At the same time, Beijing has tightened data access and launched a series of legal actions against international consulting and due diligence firms, causing serious concerns within the international business community.  In late April, China passed a revised anti-espionage law that broadened the definition of state secrets to include any information related to China’s national security, such as economic and financial data.

  • The recent raids against the China offices of the Mintz Group, Bain, and Capvision, which serve international clients, have had a chilling effect on foreign businesses.  US Ambassador to China Nicholas Burn in early May said that foreign firms are delaying major investments in China until they can see greater consistency in messaging from Beijing regarding foreign investment.
  • Beijing has also restricted foreign access to Chinese corporate and business databases.  According to a Wall Street Journal article, the government restricted database access after two US-based think tanks published reports on the collaboration between China’s military and private organizations, based on publicly available Chinese-language sources.  These analytic assessments were influential in shaping US policy decisions to restrict technology access to China. 

The crackdowns reflect the leadership’s sensitivity toward information security, as well as recent bureaucratic changes that strengthened the influence of career security officials who are more parochial and less attuned to the big picture than their predecessors.  Since last year, China has installed several new senior leaders to head the CPP’s law and order portfolio and key security ministries. 

  • Chen Wenqing, director of CPP’s Central Political and Legal Affairs Commission (CPLC) , which oversees China’s law enforcement, intelligence, and judicial agencies, is a career intelligence and law enforcement officer with no prior economic experience.  Chen led the Ministry of State Security (MSS)—China’s premier intelligence agency—from 2016 until his elevation to the Politburo and CPLC in October 2022. 
  • In contrast, Chen’s four predecessors since 1998 all had significant economic and non-intelligence or law enforcement experience prior to running the CPLC.  Three had governed provinces, where economic issues often took precedence.  One served as the chief of staff to the premier, who runs the economy. 
  • Wang Xiaohong, deputy director of the CPLC and Minister of Public Security (MPS), is a career law enforcement official with little exposure to economic governance.  He is close to Xi, having worked for Xi when he was a provincial leader in Fujian.  Wang’s predecessors at the MPS since 1998 all had significant prior non-law enforcement experience.  The MPS is China’s leading law enforcement agency, including counterintelligence functions focused on political stability.       
  • Previously, Chinese leaders preferred non-security officials with a diversity of experiences to head the CPLC and MPS to better integrate the security portfolio with broader governance issues.  Xi adhered to this tradition until his third term as Party leader, which commenced in October 2022.  This change reflects Xi’s even greater emphasis on internal stability in his third term and his increased ability to overturn prior leadership consensus after ten years of consolidating power.       
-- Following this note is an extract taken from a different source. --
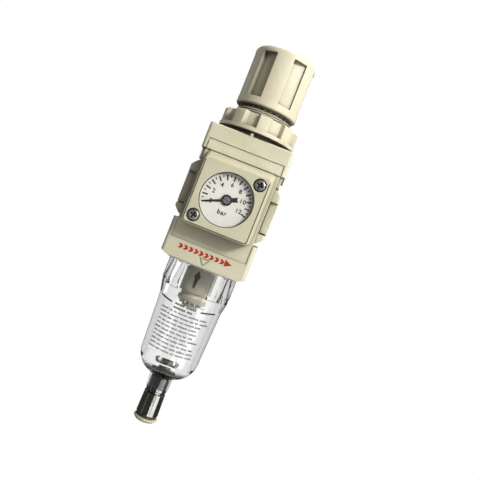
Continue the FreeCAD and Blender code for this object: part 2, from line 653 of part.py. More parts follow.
def make_gauge_case():
    """Cup for the movement, with a ledge for the dial and the pressure socket at its back."""
    y0, y1 = CASE_Y
    cup = cyl_y(CASE_R, y0, y1)
    hollow = fuse([cyl_y(CASE_R - 0.8, y0 - 1, DIAL_Y), cyl_y(CASE_R - 1.0, y0, y1 - 1.0)])
    socket = cyl_y(3.2, y1 - 0.5, y1 + 3.2, z=CHAMBER_Z)
    holder = box(-1.6, 1.6, TUBE_Y[0] - 0.2, y1 - 0.5, 3.6, 11.2)
    bearing = cyl_y(1.3, -14.4, y1 - 0.5)
    pivot_boss = cyl_y(1.1, -16.8, y1 - 0.5, z=SECTOR_PIVOT_Z)
    cuts = [cyl_y(0.8, -14.0, y1 + 5, z=CHAMBER_Z), cyl_y(0.5 + RUN, -14.6, -12.2),
            cyl_y(0.5, -18.0, -12.2, z=SECTOR_PIVOT_Z), make_bourdon_tube()]
    return fuse([cup.cut(hollow), socket, holder, bearing, pivot_boss]).cut(fuse(cuts))


def make_gauge_seal():
    return Part.makeTorus(2.3, 0.55, V(0, -7.95, CHAMBER_Z), V(0, 1, 0))


def make_dial_plate():
    return ring_y(CASE_R - 0.85, 0.9, DIAL_Y - 0.4, DIAL_Y)


def make_dial_ring():
    """Spacer between the dial plate and the window."""
    return ring_y(CASE_R - 0.85, CASE_R - 1.3, CASE_Y[0], DIAL_Y - 0.4)


def make_pointer():
    """Drawn pointing straight up, then turned to the zero mark."""
    y0, y1 = -22.3, -22.05
    needle = prism_y([(-0.62, 0), (0.62, 0), (0.3, 9.7), (-0.3, 9.7)], y0, y1)
    tail = prism_y([(-0.7, 0), (0.7, 0), (1.0, -4.7), (0, -4.2), (-1.0, -4.7)], y0, y1)
    hub = cyl_y(2.25, y0 - 0.1, y1 + 0.05)
    solid = fuse([needle, tail, hub]).cut(cyl_y(0.42, y0 - 1, y1 + 1))
    return turn(solid, -SWEEP_DEG / 2, V(0, 1, 0))


def gear_outline(pitch_r, teeth, numbers, phase_deg):
    """Corners of a run of teeth as (x, z), at angles clockwise from the top."""
    pitch = 360.0 / teeth
    root, tip = pitch_r - 1.25 * GEAR_MODULE, pitch_r + 0.8 * GEAR_MODULE
    points = []
    for k in numbers:
        for share, r in ((-0.31, root), (-0.10, tip), (0.10, tip), (0.31, root)):
            a = math.radians(phase_deg + pitch * (k + share))
            points.append((r * math.sin(a), r * math.cos(a)))
    return points


def make_pinion_shaft():
    """Arbor that carries the pointer; its teeth mesh with the sector below it."""
    y0, y1 = GEAR_Y
    pinion = prism_y(gear_outline(PINION_R, PINION_TEETH, range(PINION_TEETH), 0.0), y0, y1)
    arbor = cyl_y(0.5, DIAL_Y + 0.1, -12.4)
    tip = cyl_y(0.42, -22.4, DIAL_Y + 0.1)
    return fuse([pinion, arbor, tip])


def make_sector_gear():
    """Toothed quadrant with a tail for the link, drawn about its pivot at the zero position."""
    y0, y1 = GEAR_Y[0] + 0.1, GEAR_Y[1] - 0.1
    half_pitch = 180.0 / SECTOR_TEETH
    rim = gear_outline(SECTOR_R, SECTOR_TEETH, range(-2, 9), half_pitch)
    quadrant = prism_y([(-1.0, -0.6), (-1.0, 3.0)] + rim + [(2.8, 2.0), (1.0, -0.6)], y0, y1)
    tail = prism_y([(-0.6, 0), (0.6, 0), (0.45, -SECTOR_TAIL - 0.5), (-0.45, -SECTOR_TAIL - 0.5)], y0, y1)
    tail = turn(tail, SECTOR_REST_DEG, V(0, 1, 0))
    hub = cyl_y(1.1, y0, y1 + 0.3)
    (pin_x, pin_z), _ = link_ends()
    pivot_hole = cyl_y(0.5 + RUN, y0 - 1, y1 + 2)
    pin_hole = cyl_y(0.25, y0 - 1, y1 + 2, pin_x, pin_z - SECTOR_PIVOT_Z)
    holes = fuse([pivot_hole, pin_hole])
    solid = fuse([quadrant, tail, hub]).cut(holes)
    solid.translate(V(0, 0, SECTOR_PIVOT_Z))
    return solid


def make_sector_pin():
    return fuse([cyl_y(0.5, -19.0, -12.2, z=SECTOR_PIVOT_Z), cyl_y(0.9, -19.2, -18.7, z=SECTOR_PIVOT_Z)])


def link_ends():
    """The link's pin on the sector's tail and its pin on the tube's tip, as (x, z)."""
    a = math.radians(SECTOR_REST_DEG)
    tail = (-SECTOR_TAIL * math.sin(a), SECTOR_PIVOT_Z - SECTOR_TAIL * math.cos(a))
    b = math.radians(TUBE_TIP_DEG + 4.0)
    return tail, (TUBE_R * math.sin(b), TUBE_R * math.cos(b))


def make_gauge_link():
    (x0, z0), (x1, z1) = link_ends()
    length = math.hypot(x1 - x0, z1 - z0)
    y0, y1 = -19.1, -18.7
    bar = box(-0.35, 0.35, y0, y1, 0, length)
    eyes = [cyl_y(0.6, y0, y1), cyl_y(0.6, y0, y1, z=length)]
    pin = cyl_y(0.2, y1, GEAR_Y[1])
    link = fuse([bar, pin] + eyes).cut(cyl_y(0.3, y0 - 1, y1 + 1, z=length))
    link = turn(link, math.degrees(math.atan2(x1 - x0, z1 - z0)), V(0, 1, 0))
    link.translate(V(x0, 0, z0))
    return link


def make_bourdon_tube():
    """Flattened tube bent round from its holder, down the left side, to a free tip with the link's pin."""
    (y0, y1), thick = TUBE_Y, 0.8
    outline = [V(0, y0, TUBE_R - thick / 2), V(0, y0, TUBE_R + thick / 2),
               V(0, y1, TUBE_R + thick / 2), V(0, y1, TUBE_R - thick / 2)]
    section = Part.Face(Part.makePolygon(outline + outline[:1]))
    swept = 360.0 - TUBE_TIP_DEG
    tube = turn(section.revolve(V(0, 0, 0), V(0, 1, 0), swept), -swept, V(0, 1, 0))
    _, (x, z) = link_ends()
    pin = cyl_y(0.25, -19.3, y0 + 0.5, x, z)
    lug = cyl_y(0.6, -18.4, y0 + 0.5, x, z).common(cyl_y(TUBE_R + 0.5, -19, y0 + 0.6))
    return fuse([tube, pin, lug])


def make_gauge_screws():
    screws = []
    for s in (-1, 1):
        x = z = s * SCREW_AT
        y0 = GAUGE_FACE_Y + 0.15
        head = cyl_y(2.35, y0, y0 + 1.3, x, z)
        rim = [e for e in head.Edges if abs(e.BoundBox.YMax - y0) < 1e-6 and e.BoundBox.XLength > 1]
        head = head.makeFillet(0.5, rim)
        shank = cyl_y(1.25, y0 + 1.3, -9.6, x, z)
        cross = fuse([box(x - 1.4, x + 1.4, y0 - 1, y0 + 0.8, z - 0.3, z + 0.3),
                      box(x - 0.3, x + 0.3, y0 - 1, y0 + 0.8, z - 1.4, z + 1.4)])
        screws.append(fuse([head, shank]).cut(turn(cross, 20.0, V(0, 1, 0), V(x, 0, z))))
    return Part.makeCompound(screws)


def make_rear_plug():
    """Socket plug in the unused gauge port at the back."""
    plug = cyl_y(4.28, 11.5, BACK_Y - 0.4, z=CHAMBER_Z)
    key = turn(hexagon(5.0, 0, 4.5), -90, V(1, 0, 0))
    key.translate(V(0, BACK_Y - 4.4, CHAMBER_Z))
    return plug.cut(key)


PARTS = {
    "body": make_body,
    "front_cover": make_front_cover,
    "bonnet": make_bonnet,
    "panel_nut": make_panel_nut,
    "knob": make_knob,
    "adjusting_screw": make_adjusting_screw,
    "thrust_washer": make_thrust_washer,
    "spring_seat": make_spring_seat,
    "regulating_spring": make_regulating_spring,
    "spring_pan": make_spring_pan,
    "diaphragm": make_diaphragm,
    "diaphragm_disc": make_diaphragm_disc,
    "relief_rivet": make_relief_rivet,
    "valve_stem": make_valve_stem,
    "valve_seal": make_valve_seal,
    "valve_spring": make_valve_spring,
    "valve_guide": make_valve_guide,
    "guide_seal": make_guide_seal,
    "deflector": make_deflector,
    "filter_element": make_filter_element,
    "baffle": make_baffle,
    "element_rod": make_element_rod,
    "bowl": make_bowl,
    "bowl_seal": make_bowl_seal,
    "drain_body": make_drain_body,
    "drain_washer": make_drain_washer,
    "drain_nut": make_drain_nut,
    "drain_stem": make_drain_stem,
    "drain_seal": make_drain_seal,
    "drain_spring": make_drain_spring,
    "drain_button": make_drain_button,
    "gauge_hood": make_gauge_hood,
    "gauge_window": make_gauge_window,
    "gauge_case": make_gauge_case,
    "gauge_seal": make_gauge_seal,
    "dial_plate": make_dial_plate,
    "dial_ring": make_dial_ring,
    "pointer": make_pointer,
    "pinion_shaft": make_pinion_shaft,
    "sector_gear": make_sector_gear,
    "sector_pin": make_sector_pin,
    "gauge_link": make_gauge_link,
    "bourdon_tube": make_bourdon_tube,
    "gauge_screws": make_gauge_screws,
    "rear_plug": make_rear_plug,
}


def main():
    os.makedirs("parts", exist_ok=True)
    for name, make in PARTS.items():
        shape = make()
        solids = shape.Solids
        volume = sum(s.Volume for s in solids)
        print(f"{name}: {len(solids)} solid(s), {volume:.1f} mm3, valid {shape.isValid()}")
        shape = solids[0] if len(solids) == 1 else Part.makeCompound(solids)
        shape.exportStep(f"parts/{name}.step")


main()
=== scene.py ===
"""Looks of the compressed-air filter-regulator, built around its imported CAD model.

Row frame, metres: origin on the port axis, +X inlet to outlet, +Z up to the knob, gauge faces -Y.
"""

import json
import math
import random

import bpy
from mathutils import Matrix, Vector


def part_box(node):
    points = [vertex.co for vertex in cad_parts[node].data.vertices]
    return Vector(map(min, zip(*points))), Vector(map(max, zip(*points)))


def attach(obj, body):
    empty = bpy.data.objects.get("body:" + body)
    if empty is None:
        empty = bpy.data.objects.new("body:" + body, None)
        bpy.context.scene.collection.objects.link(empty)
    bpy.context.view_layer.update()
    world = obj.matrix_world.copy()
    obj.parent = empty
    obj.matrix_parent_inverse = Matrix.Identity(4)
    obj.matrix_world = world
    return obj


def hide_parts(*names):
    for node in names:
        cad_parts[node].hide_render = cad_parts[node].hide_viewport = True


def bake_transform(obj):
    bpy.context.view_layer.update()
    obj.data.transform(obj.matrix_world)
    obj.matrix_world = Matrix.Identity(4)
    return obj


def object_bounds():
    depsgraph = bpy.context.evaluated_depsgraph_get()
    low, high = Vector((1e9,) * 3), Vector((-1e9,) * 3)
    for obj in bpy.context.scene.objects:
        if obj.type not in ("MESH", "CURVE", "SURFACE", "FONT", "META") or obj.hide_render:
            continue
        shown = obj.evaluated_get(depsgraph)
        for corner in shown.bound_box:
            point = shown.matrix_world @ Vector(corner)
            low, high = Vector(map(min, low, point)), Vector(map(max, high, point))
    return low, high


MM = 0.001

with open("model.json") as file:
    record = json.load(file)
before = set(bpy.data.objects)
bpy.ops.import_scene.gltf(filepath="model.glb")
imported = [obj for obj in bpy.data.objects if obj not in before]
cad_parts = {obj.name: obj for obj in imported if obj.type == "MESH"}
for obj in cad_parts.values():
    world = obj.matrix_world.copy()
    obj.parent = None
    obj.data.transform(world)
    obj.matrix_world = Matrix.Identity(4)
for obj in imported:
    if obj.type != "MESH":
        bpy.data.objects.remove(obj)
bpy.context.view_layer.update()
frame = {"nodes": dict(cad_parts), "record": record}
nodes = frame["nodes"]


# ------------------------------------------------------------------ node helpers
def set_range(made, low, high, to_low, to_high):
    """Limits of a Map Range node."""
    for key, value in (("From Min", low), ("From Max", high), ("To Min", to_low), ("To Max", to_high)):
        made.inputs[key].default_value = value


def math_node(tree, operation, a, b):
    """Output of a Math node whose two inputs are numbers or sockets."""
    made = tree.nodes.new("ShaderNodeMath")
    made.operation = operation
    for slot, value in ((0, a), (1, b)):
        if isinstance(value, (int, float)):
            made.inputs[slot].default_value = value
        else:
            tree.links.new(value, made.inputs[slot])
    return made.outputs[0]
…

Going forward, foreign businesses can still expect senior economic officials to encourage foreign investment and support some reforms such as a gradual expansion of market access, but the risk of running afoul of strict national security laws has increased.  China’s economic team, led by Xi allies Li Qiang, Executive Vice Premier Ding Xuexiang, and Vice Premier He Lifeng, may occasionally push back against aggressive actions by the security services.  Xi’s leadership style—premised on maximizing his direct control—suggests that he may prefer a “team of rivals” approach between his security and economic officials, which makes him the final arbiter on key decisions.